I wouldn't consider the 'death' prediction completely void -- people dead from drowning, freezing, heart attacks, and many other things are routinely brought back to life. The standard for bodies pulled from cold water is: "they're not dead until they're warm and dead."
Posted by Phideaux on 01/01/13 at 11:42 AM
-- What passed for dead 100 years ago is sometimes fixable these days.

So if it's judged that he got the final prediction correct, his score rises to 6 out of 9. Even more impressive!
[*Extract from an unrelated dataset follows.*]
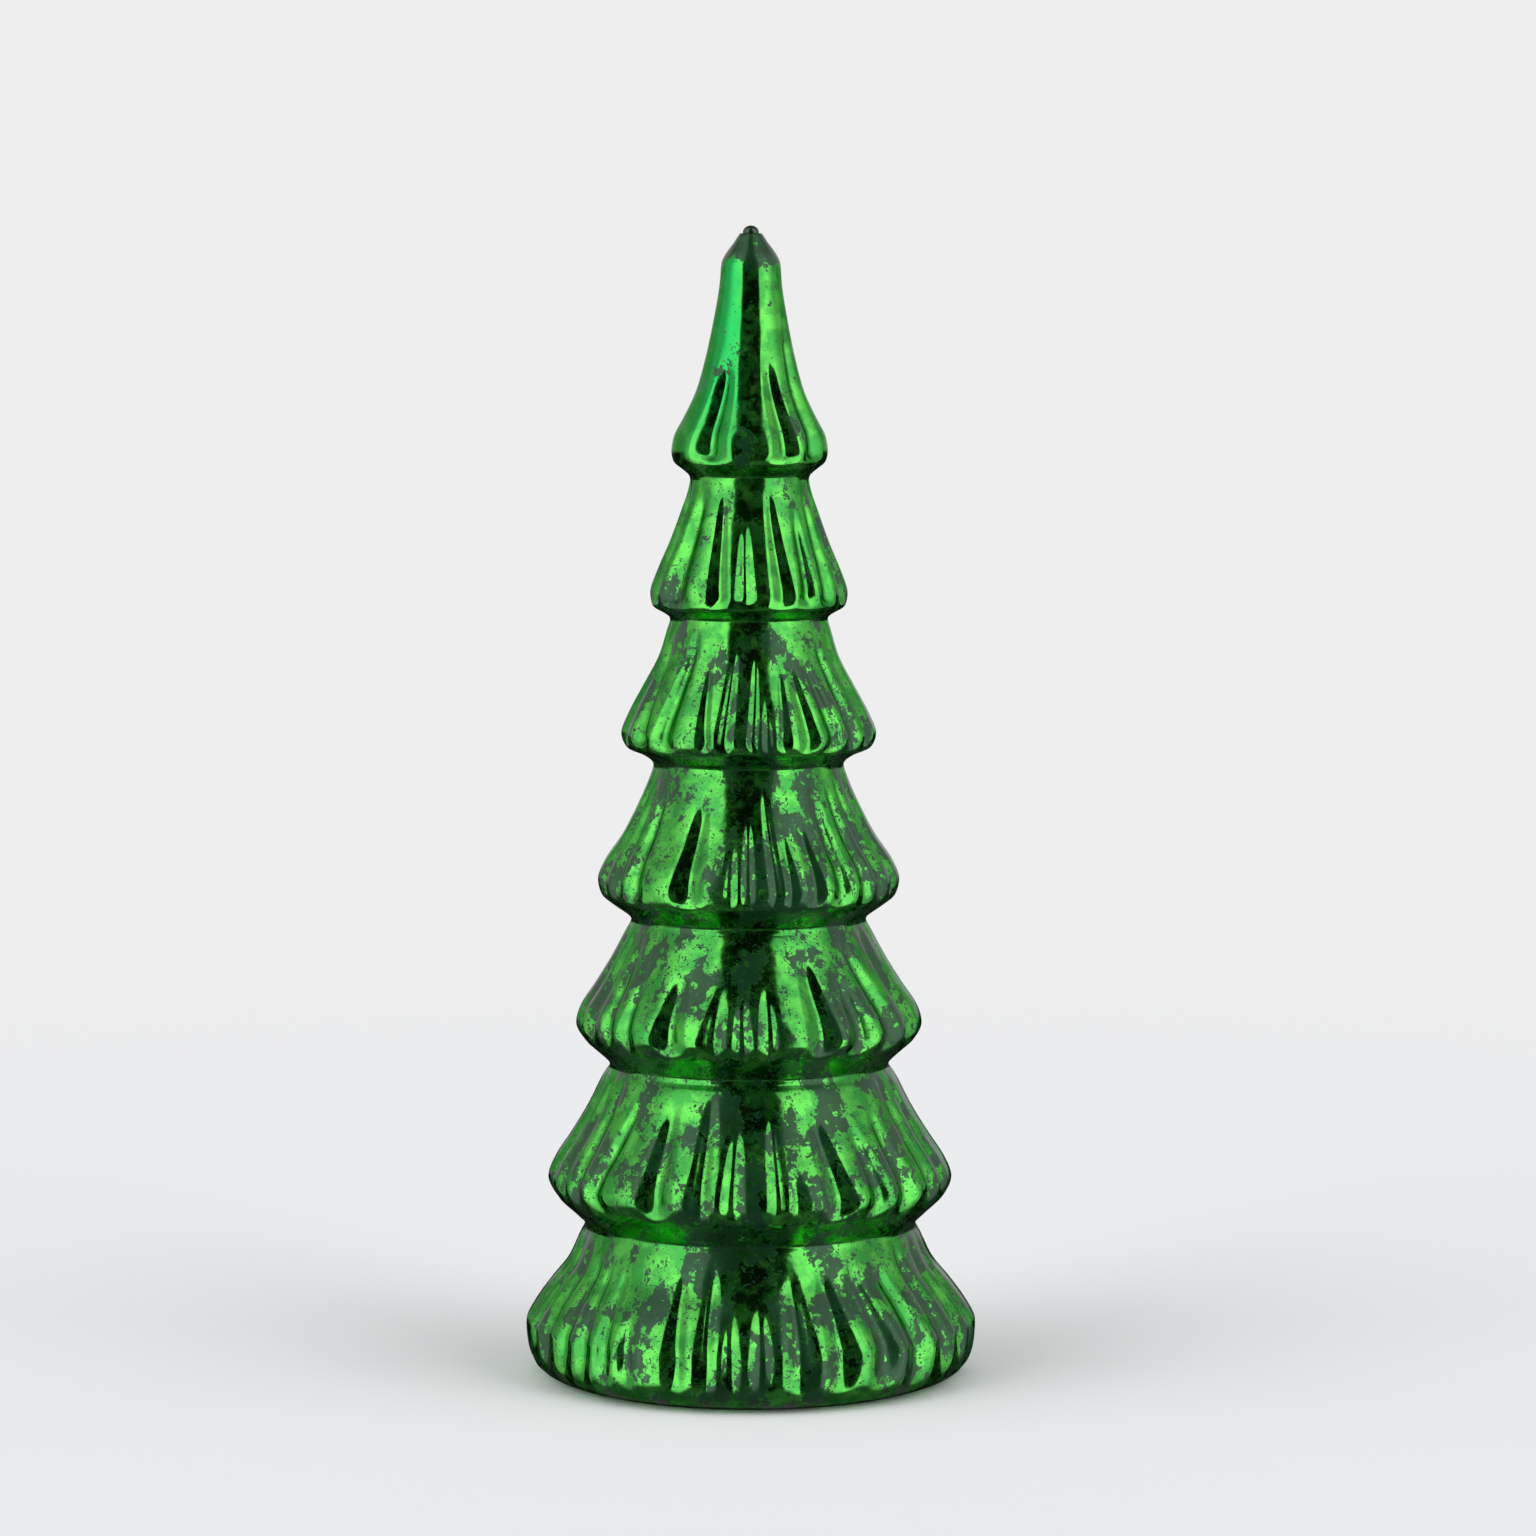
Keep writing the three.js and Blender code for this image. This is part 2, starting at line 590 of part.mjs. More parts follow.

Posted by Alex on 01/01/13 at 11:47 AM
If you consider that aeoplanes didn't carry bombs in 1913 and you make;
Netting ~ Bomb shelter
He was 100% correct on the concept.
My prediction- http://www.youtube.com/watch?v=qixf_0utDig
Posted by BMN on 01/01/13 at 02:16 PM
i'd say he was correct about postage stamps, as in delivering message to another we can pretty much use email for that, as in, we dont need postage stamps for nonverbal communication over long distances. or heck even sms messages drive the same purpose. atleast we have choices.
Posted by cotmo on 01/01/13 at 05:17 PM
Actually, I'd count him correct on the stamps too. I can't remember the last time I received anything in my mail box with a stamp on it. Its all printed bulk-rate codes.
Now that I think about it, I've still got most of the last book of stamps I bought... three years ago!
Posted by Captain DaFt on 01/01/13 at 07:25 PM
6.5 out of 9, because we're good with curing "the hidden plague" if he did mean syphilis (which I agree is by far the most likely).
Posted by JMS on 01/02/13 at 01:09 AM
i think hes close on the last two- not sure if things like septicaemia and leukaemia were well understood in 1913, and cancer isnt the death sentence it was once was-
the interesting one is the last one. the limit between life and death has shifted since 1913- people communicate while in comas, hypothermia is treatable- even in this blog theres cases of "the dead" suddenly "waking up".